A call to the Chamber of Commerce provoked a similar response. "A downtown? You'd have to go to Palm Beach. We're more of a municipality."
Jupiter was incorporated as a town in 1925, emerging out of the 19th-century Seminole Indian Wars, the Civil War, and years of early pioneer settlers, black and white. But 80 years later and still with no center, where can you go to eat?
Good food here is in unlikely places. In a strip mall off US 1, Little Moir's Food Shack is a casual storefront where you can be sure the outside benches are full of hungry diners waiting to be seated. It's worth the wait. The interior -- part bar, part restaurant with the feel of an island hideaway -- has fresh seafood with Caribbean and Asian ingredients like coconut, chili, wasabi, pineapple, honey, avocado, crispy garlic, and lime. At first, the menu seems simple, with about five appetizers, five salads, and the same number of sandwiches and main dishes. All the choices are tempting, though, so it's hard to choose between, say, the tuna basil roll with wasabi aioli, the coconut and curry marinated shrimp with spicy fruit salad, and the blackened fish with coconut rice, cucumber slaw, and melon-pineapple salad.
One last thing: You may recall that Florida got hit by a number of hurricanes this fall, and indeed Jupiter was in the direct path of first Frances and, 22 days later, Jeanne. Both hurricanes caused quite a bit of damage to trees and homes, and caused power outages for days.
Manny Perez, assistant manager at Jonathan Dickinson State Park, said the worst is over, and that cleanup has progressed quite well.

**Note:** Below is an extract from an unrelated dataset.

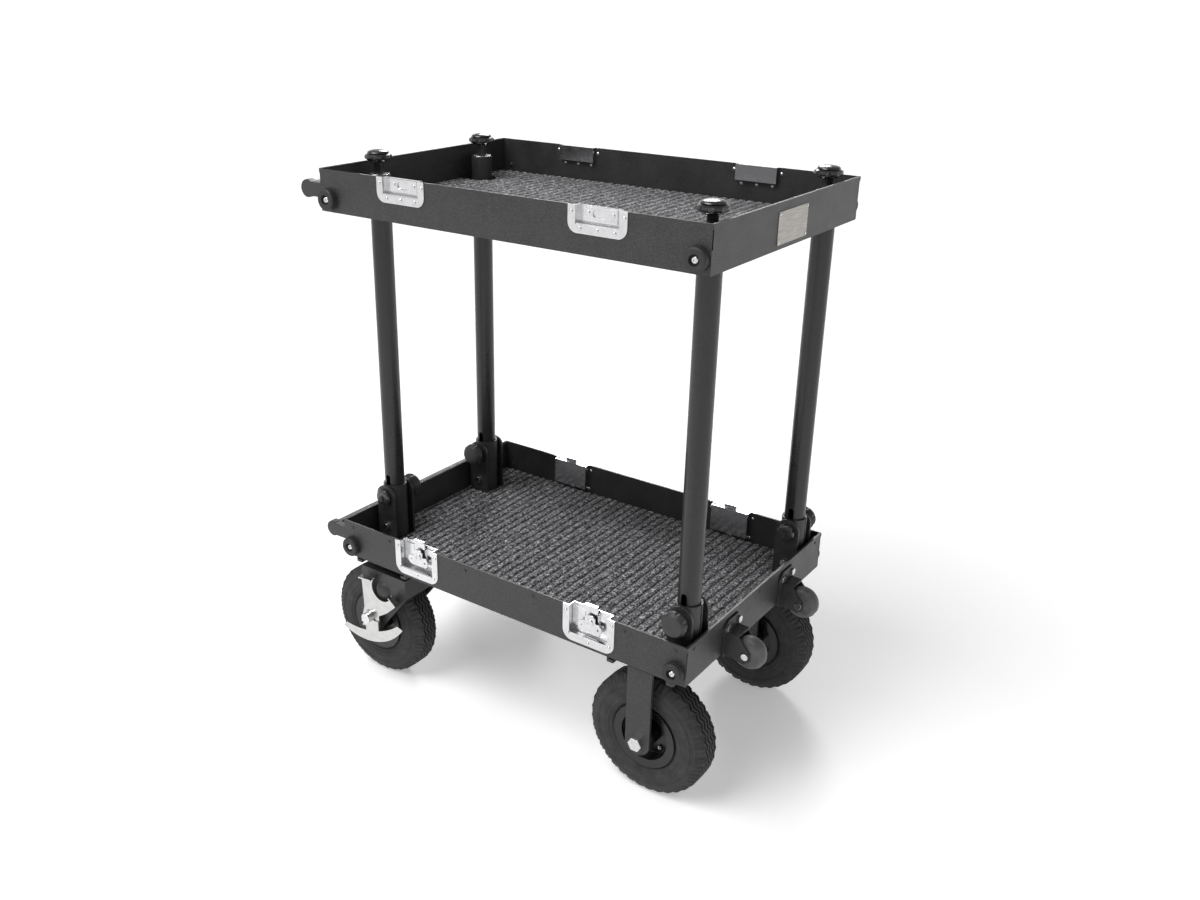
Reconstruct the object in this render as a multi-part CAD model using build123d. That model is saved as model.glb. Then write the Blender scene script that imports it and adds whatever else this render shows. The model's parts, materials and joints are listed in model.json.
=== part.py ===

"We're open!" Perez exclaimed. "Trapper Nelson's is open, and so are the hiking trails. There's still ongoing work in the park -- volunteers are cleaning up trees and removing them -- and one of our two campsites is closed. But the river campground, with 45 sites, is open. Also, we're working to get Trapper Nelson's on the National Register of Historic Sites, so we can restore it even more. So come down and visit."